[START OF STORED DATA]
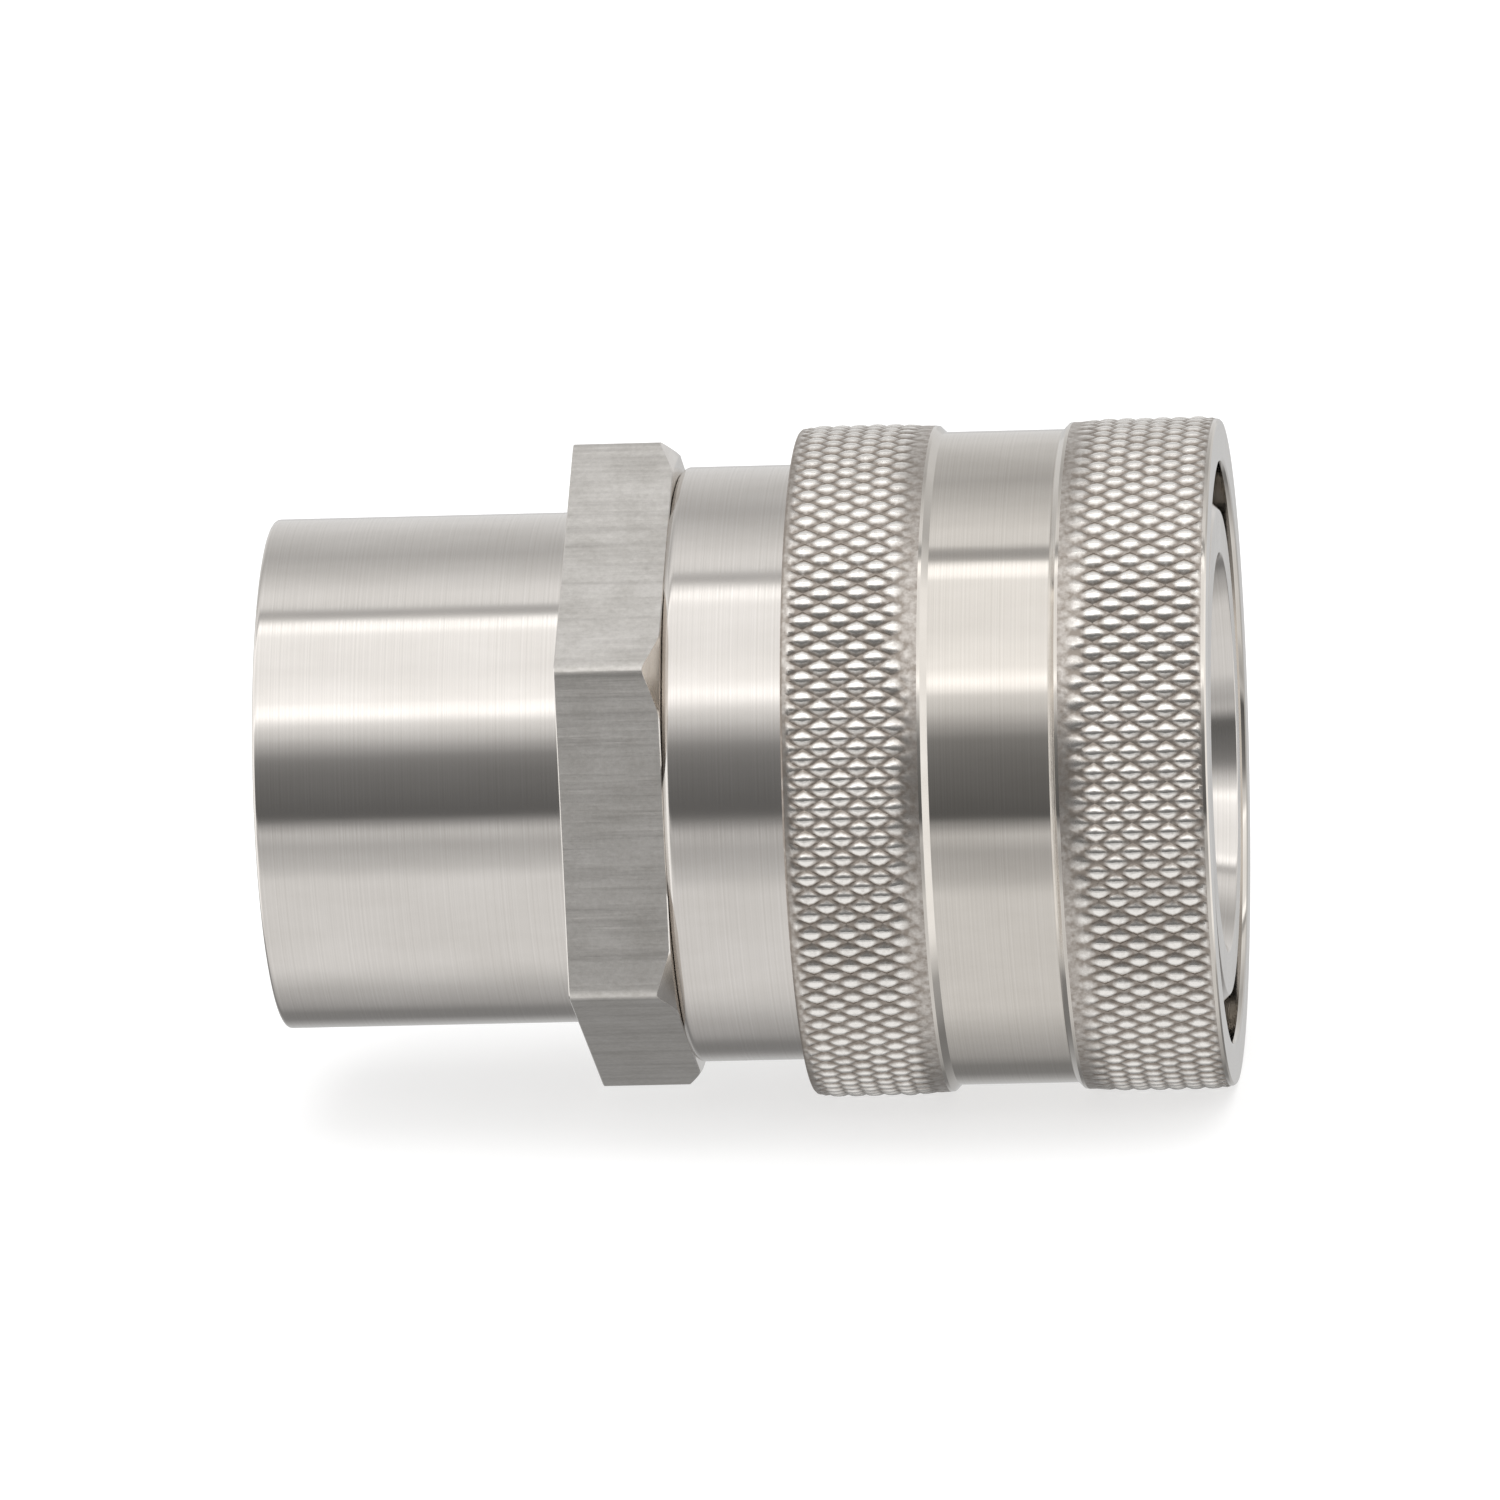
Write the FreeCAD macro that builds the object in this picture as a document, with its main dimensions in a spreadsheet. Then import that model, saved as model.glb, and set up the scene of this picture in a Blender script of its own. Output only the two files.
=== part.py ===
import FreeCAD, Part
import math
import os
import re

import Sketcher

# A quick disconnect coupler: the socket half, with a female pipe port at one end and a
# ball-locked plug mouth at the other. The origin is the centre of the port face, +X runs along
# the axis towards the mouth, and the hexagon stands on its corners along Z.

doc = FreeCAD.newDocument("coupler")

# ---------------------------------------------------------------- driving dimensions, mm
sheet = doc.addObject("Spreadsheet::Sheet", "Dims")

dimensions = {
    # rear adapter: port, hexagon and the spigot that screws into the socket body
    "port_radius": 13.3,
    "thread_minor_radius": 9.32,
    "thread_mouth_chamfer": 0.5,
    "thread_end": 14.0,
    "thread_relief_radius": 10.6,
    "thread_relief_end": 16.0,
    "edge_break": 0.3,
    "hex_start": 16.05,
    "hex_end": 21.4,
    "hex_sides": 6,
    "hex_half_flats": 15.0,
    "hex_cut_depth": 3.0,
    "hex_corner_radius": 17.32,
    "hex_chamfer_radius": 16.2,
    "hex_chamfer_length": 0.9,
    "web_radius": 7.6,
    "web_end": 18.0,
    "chamber_radius": 9.6,
    "spigot_radius": 12.4,
    "spigot_end": 27.4,
    "joint_groove_start": 25.0,
    "joint_groove_end": 26.8,
    "joint_groove_radius": 11.0,
    # socket body
    "spigot_bore_radius": 12.45,
    "body_radius": 15.5,
    "body_bevel": 0.3,
    "body_inner_shoulder": 27.6,
    "body_shoulder": 29.5,
    "nose_radius": 13.0,
    "nose_end": 49.3,
    "nose_chamfer": 0.4,
    "seat_mouth_radius": 8.8,
    "throat_start": 30.3,
    "throat_radius": 6.1,
    "plug_stop": 30.9,
    "plug_bore_radius": 10.0,
    "mouth_lead_radius": 10.4,
    "mouth_lead_length": 1.5,
    "seal_groove_start": 33.0,
    "seal_groove_end": 36.4,
    "seal_groove_radius": 11.6,
    "ring_groove_start": 46.45,
    "ring_groove_end": 47.5,
    "ring_groove_radius": 12.2,
    # locking balls and their row
    "ball_count": 12,
    "ball_radius": 2.0,
    "ball_row": 42.3,
    "ball_rest_radius": 10.95,
    "ball_hole_radius": 2.05,
    "ball_hole_seat": 10.7,
    "ball_hole_small_radius": 1.89,
    "ball_relief_radius": 10.2,
    "ball_relief_half_width": 2.3,
    # sleeve
    "sleeve_start": 27.7,
    "sleeve_end": 49.5,
    "sleeve_radius": 17.5,
    "sleeve_groove_radius": 17.0,
    "sleeve_groove_start": 35.2,
    "sleeve_groove_end": 41.4,
    "sleeve_bore_radius": 15.6,
    "land_start": 40.0,
    "land_end": 42.9,
    "land_radius": 13.15,
    "release_radius": 14.2,
    "stop_step": 46.42,
    "counterbore_radius": 15.1,
    # retaining ring in the nose
    "ring_inner_radius": 12.25,
    "ring_outer_radius": 14.75,
    "ring_start": 46.47,
    "ring_end": 47.45,
    "ring_angle": 335,
    # springs, each a round wire wound about the axis
    "sleeve_spring_wire": 0.7,
    "sleeve_spring_coil": 14.3,
    "sleeve_spring_turns": 3.75,
    "valve_spring_wire": 0.4,
    "valve_spring_coil": 3.6,
    "valve_spring_turns": 3.5,
    # valve guide, poppet and its seal
    "guide_radius": 9.5,
    "guide_plate_end": 19.8,
    "guide_hub_radius": 2.9,
    "guide_hub_end": 21.4,
    "guide_bore_radius": 2.06,
    "guide_port_radius": 1.5,
    "guide_port_circle": 6.2,
    "guide_ports": 8,
    "stem_radius": 2.0,
    "stem_start": 17.4,
    "poppet_start": 25.4,
    "poppet_radius": 7.6,
    "poppet_pocket_radius": 4.3,
    "poppet_pocket_end": 27.5,
    "poppet_axial_gap": 0.3536,
    "poppet_face": 30.2,
    "poppet_nose_radius": 3.0,
    "poppet_nose_end": 34.9,
    "poppet_nose_chamfer": 0.6,
    "valve_seal_axial": 28.86,
    "valve_seal_radial": 6.66,
    "valve_seal_cord": 0.6,
    "valve_seal_groove": 0.63,
    # rubber seals and the backup ring
    "plug_seal_axial": 34.15,
    "plug_seal_radial": 10.6,
    "plug_seal_cord": 0.9,
    "joint_seal_axial": 25.9,
    "joint_seal_radial": 11.73,
    "joint_seal_cord": 0.7,
    "backup_start": 35.25,
    "backup_end": 36.35,
    "backup_inner_radius": 10.05,
    "backup_outer_radius": 11.55,
}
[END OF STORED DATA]
» **WORK INSTRUCTIONS**: Find all lines where the word "import" appears. Copy them.

» **EXERCISE ANSWER**:
Write the FreeCAD macro that builds the object in this picture as a document, with its main dimensions in a spreadsheet. Then import that model, saved as model.glb, and set up the scene of this picture in a Blender script of its own. Output only the two files.
import FreeCAD, Part
import math
import os
import re
import Sketcher